Zernike discovered the principle of ‘phase contrast’ by accident

That led him to phase contrast. ‘Light is a wave motion’, Huisman says. ‘When light passes through an object, some light waves change slightly.’ This deviation is usually very small. ‘But if you amplify that deflection, the contrast increases.’

This is exactly the principle of the phase-contrast microscope. Thanks to the amplified contrast, you can view transparent objects, such as cells, without using dyes, unlike a ‘normal’ light microscope.

Zeiss Werke

Zernike’s discovery would prove revolutionary for biology and medicine. Cell division and bacteria could finally be studied in detail.

However, not everyone was immediately enthusiastic about applying phase contrast in a microscope. There is the well-known story of Zernike’s visit to Zeiss Werke, a German microscopy company, where he tried to sell his discovery. ‘One of the senior scientists told me that if it were of any practical value, we would have discovered it long ago’, Zernike himself recounted in his Nobel Prize lecture in 1953.

He eventually collaborated with Caroline Bleeker, who had her own optics and instruments company. ‘He set to work to practically develop his discovery’, says Noordhof-Hoorn.

Loner

So, who was Frits Zernike? ‘I understand he was a loner’, Huisman answers. ‘Zernike was a practical man who was always working.’

Noordhof-Hoorn ponders. ‘Outwardly calm, inwardly moved’, she says. ‘Those aren’t my words, but they sum up who he was: a quiet man, but always occupied with his thoughts.’

It is important that people know who the Groningen Nobel laureate was, they both believe.

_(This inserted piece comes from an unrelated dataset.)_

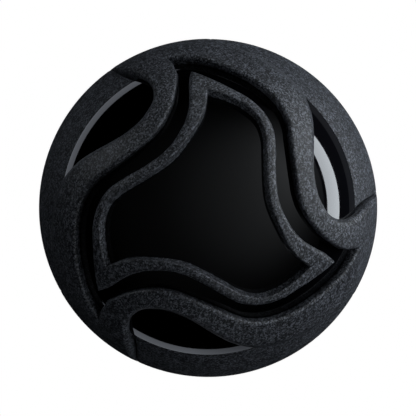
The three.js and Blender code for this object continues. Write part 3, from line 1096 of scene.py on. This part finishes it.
def shell_screws():
    tree = NodeTree("shell_screws", {
        "Shank Radius": ("NodeSocketFloat", 0.8 * MM),
        "Thread Depth": ("NodeSocketFloat", 0.15 * MM),
        "Thread Turns": ("NodeSocketFloat", 9.0),
        "Length": ("NodeSocketFloat", SCREW_LENGTH),
        "Head Radius": ("NodeSocketFloat", 1.85 * MM),
        "Head Height": ("NodeSocketFloat", 1.6 * MM),
        "Socket Radius": ("NodeSocketFloat", 0.75 * MM),
        "Circle Radius": ("NodeSocketFloat", SCREW_CIRCLE),
    })
    length, head_height = tree.input("Length"), tree.input("Head Height")
    shank = tree.node("GeometryNodeMeshCylinder", {
        "Vertices": 24, "Radius": tree.input("Shank Radius"), "Depth": length,
    })
    shank = moved(tree, shank.outputs[0], tree.math("MULTIPLY", length, 0.5))
    head = tree.node("GeometryNodeMeshCylinder", {
        "Vertices": 40, "Radius": tree.input("Head Radius"), "Depth": head_height,
    })
    head = moved(tree, head.outputs[0], tree.math("MULTIPLY", head_height, -0.5))
    socket = tree.node("GeometryNodeMeshCylinder", {
        "Vertices": 6, "Radius": tree.input("Socket Radius"), "Depth": head_height,
    })
    socket = moved(tree, socket.outputs[0], tree.math("MULTIPLY", head_height, -0.9))
    driven = tree.node("GeometryNodeMeshBoolean", {"Mesh 1": head, "Mesh 2": socket})
    thread_height = tree.math("MULTIPLY", length, 0.6)
    path = tree.node("GeometryNodeCurveSpiral", {
        "Resolution": 20, "Rotations": tree.input("Thread Turns"),
        "Start Radius": tree.input("Shank Radius"), "End Radius": tree.input("Shank Radius"),
        "Height": thread_height,
    })
    flank = tree.node("GeometryNodeCurvePrimitiveCircle", {
        "Resolution": 3, "Radius": tree.input("Thread Depth"),
    })
    thread = tree.node("GeometryNodeCurveToMesh", {
        "Curve": path.outputs[0], "Profile Curve": flank.outputs[0], "Fill Caps": True,
    })
    thread = moved(tree, thread.outputs[0], tree.math("MULTIPLY", length, 0.38))
    screw = moved(tree, tree.join(shank, driven.outputs[0], thread), -SCREW_SEAT)
    ring = around_circle(tree, screw, tree.input("Circle Radius"), SCREW_AZIMUTH)
    return tree.finish(ring, steel)


screws = shell_screws()
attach(screws, "root")
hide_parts("shell_screw_1", "shell_screw_2", "shell_screw_3")

# ---------------------------------------------------------------------------------------------
# Threaded inserts: knurled brass bushes pressed into the bosses of the front shell, which take
# the three screws.
INSERT_BASE = 0.4 * MM
INSERT_LENGTH = 4.2 * MM


brass = mottled("rolled_brass", 900, (0.36, 0.22, 0.07), (0.62, 0.42, 0.16), 1.0, (0.35, 0.35))


def threaded_inserts():
    tree = NodeTree("threaded_inserts", {
        "Outer Radius": ("NodeSocketFloat", 1.52 * MM),
        "Bore Radius": ("NodeSocketFloat", 1.25 * MM),
        "Length": ("NodeSocketFloat", INSERT_LENGTH),
        "Knurls": ("NodeSocketInt", 20),
        "Circle Radius": ("NodeSocketFloat", SCREW_CIRCLE),
    })
    length = tree.input("Length")
    body = tree.node("GeometryNodeMeshCylinder", {
        "Vertices": 40, "Radius": tree.input("Outer Radius"), "Depth": length,
    })
    bore = tree.node("GeometryNodeMeshCylinder", {
        "Vertices": 40, "Radius": tree.input("Bore Radius"),
        "Depth": tree.math("MULTIPLY", length, 1.2),
    })
    bush = tree.node("GeometryNodeMeshBoolean", {
        "Mesh 1": body.outputs[0], "Mesh 2": bore.outputs[0],
    })
    spots = tree.node("GeometryNodeMeshCircle", {
        "Vertices": tree.input("Knurls"), "Radius": tree.input("Outer Radius"),
    })
    knurl = tree.node("GeometryNodeMeshCylinder", {
        "Vertices": 6, "Radius": 0.08 * MM, "Depth": tree.math("MULTIPLY", length, 0.8),
    })
    knurls = tree.node("GeometryNodeInstanceOnPoints", {
        "Points": spots.outputs[0], "Instance": knurl.outputs[0],
    })
    insert = tree.join(bush.outputs[0], knurls.outputs[0])
    insert = moved(tree, insert, tree.math("ADD", tree.math("MULTIPLY", length, 0.5), INSERT_BASE))
    ring = around_circle(tree, insert, tree.input("Circle Radius"), SCREW_AZIMUTH)
    return tree.finish(ring, brass)


inserts = threaded_inserts()
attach(inserts, "root")
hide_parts("threaded_insert_1", "threaded_insert_2", "threaded_insert_3")

# ---------------------------------------------------------------------------------------------
# Dowel pins: three ground steel pins with chamfered ends, which keep the two halves in step so
# that the grooves of front and rear webs meet.
DOWEL_RADIUS = 1.25 * MM
DOWEL_LENGTH = 10 * MM
DOWEL_CHAMFER = 0.3 * MM
DOWEL_AZIMUTH = -6.2


def dowel_pins():
    tree = NodeTree("dowel_pins", {
        "Radius": ("NodeSocketFloat", DOWEL_RADIUS),
        "Length": ("NodeSocketFloat", DOWEL_LENGTH),
        "Chamfer": ("NodeSocketFloat", DOWEL_CHAMFER),
        "Circle Radius": ("NodeSocketFloat", SCREW_CIRCLE),
    })
    radius, length, chamfer = (tree.input(k) for k in ("Radius", "Length", "Chamfer"))
    body = tree.node("GeometryNodeMeshCylinder", {
        "Vertices": 32, "Radius": radius,
        "Depth": tree.math("SUBTRACT", length, tree.math("MULTIPLY", chamfer, 2.0)),
    })
    ends = []
    for side in (1, -1):
        cone = tree.node("GeometryNodeMeshCone", {
            "Vertices": 32, "Radius Bottom": radius,
            "Radius Top": tree.math("SUBTRACT", radius, chamfer), "Depth": chamfer,
        })
        lifted = moved(tree, cone.outputs[0], tree.math(
            "SUBTRACT", tree.math("MULTIPLY", length, 0.5), chamfer
        ))
        flipped = tree.node("GeometryNodeTransform", {
            "Geometry": lifted, "Rotation": (0 if side > 0 else math.pi, 0, 0),
        })
        ends.append(flipped.outputs[0])
    pin = tree.join(body.outputs[0], *ends)
    ring = around_circle(tree, pin, tree.input("Circle Radius"), DOWEL_AZIMUTH)
    return tree.finish(ring, steel)


dowels = dowel_pins()
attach(dowels, "root")
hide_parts("dowel_pin_1", "dowel_pin_2", "dowel_pin_3")

# ---------------------------------------------------------------------------------------------
# Seal ring: a rubber cord ring that sits in two half grooves on the parting plane and keeps dust
# and oil out of the core.
SEAL_RADIUS = 30 * MM
SEAL_SECTION = 0.65 * MM


seal_finish = mottled(
    "seal_cord_rubber", 700, (0.008, 0.008, 0.008), (0.03, 0.03, 0.032), 0.0, (0.6, 0.6)
)


def seal_ring():
    tree = NodeTree("seal_ring_cord", {
        "Ring Radius": ("NodeSocketFloat", SEAL_RADIUS),
        "Section Radius": ("NodeSocketFloat", SEAL_SECTION),
    })
    path = tree.node("GeometryNodeCurvePrimitiveCircle", {
        "Resolution": 160, "Radius": tree.input("Ring Radius"),
    })
    section = tree.node("GeometryNodeCurvePrimitiveCircle", {
        "Resolution": 16, "Radius": tree.input("Section Radius"),
    })
    cord = tree.node("GeometryNodeCurveToMesh", {
        "Curve": path.outputs[0], "Profile Curve": section.outputs[0],
    })
    return tree.finish(cord.outputs[0], seal_finish)


seal = seal_ring()
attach(seal, "root")
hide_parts("seal_ring")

Noordhof-Hoorn: ‘It’s high time for someone to write a biography on Zernike.’

Zernike’s anniversary will be celebrated with a sold-out symposium on Friday, November 3, and a public day on Saturday, November 4. Seventy microscopes will be on display at various locations in the province. Zernike’s grandson Frits will present a microscope from the family archive to the University Museum on Friday, which will be received by outgoing Minister of Education Robbert Dijkgraaf.

Was Zernike really the first?

While Frits Zernike may have developed the phase-contrast microscope in 1930, another Groninger – Jacobus Laurentius Sirks – came up with a microscope based on the same principle almost forty years earlier.

Sirks was the rector of the Stedelijk Gymnasium in Groningen but was also particularly interested in the properties of light. He conducted experiments in the attic of his house at the Herestraat.

These caught the attention of established natural scientists like Hermannus Haga, on whose recommendation he was awarded an honorary doctorate at the University of Groningen in 1892.

Interference microscope

A year later, in 1893, he came up with the very first interference microscope: a microscope based on the same principles as Zernike’s later phase-contrast microscope. He combined an interferometer, which splits light beams and recombines them via mirrors to measure small length differences, with an ordinary microscope.

Like Zernike’s microscope, he could use it to view translucent, living objects. He could also measure thickness differences that were tens of times smaller than with a regular microscope.

Vibration sensitive

But despite Sirks’ publication, no one was really interested. This was probably due to two things. Firstly, the device was so sensitive to vibrations that the experiments were only successful in Haga’s special, vibration-free laboratory. The other problem was the light source. Sirks used a sodium flame, which placed ‘extreme demands on the observer’s skill and endurance.’ Sodium is hot and burns extremely bright.

Sirks dismantled his revolutionary microscope after use. He needed the lenses for his next experiment.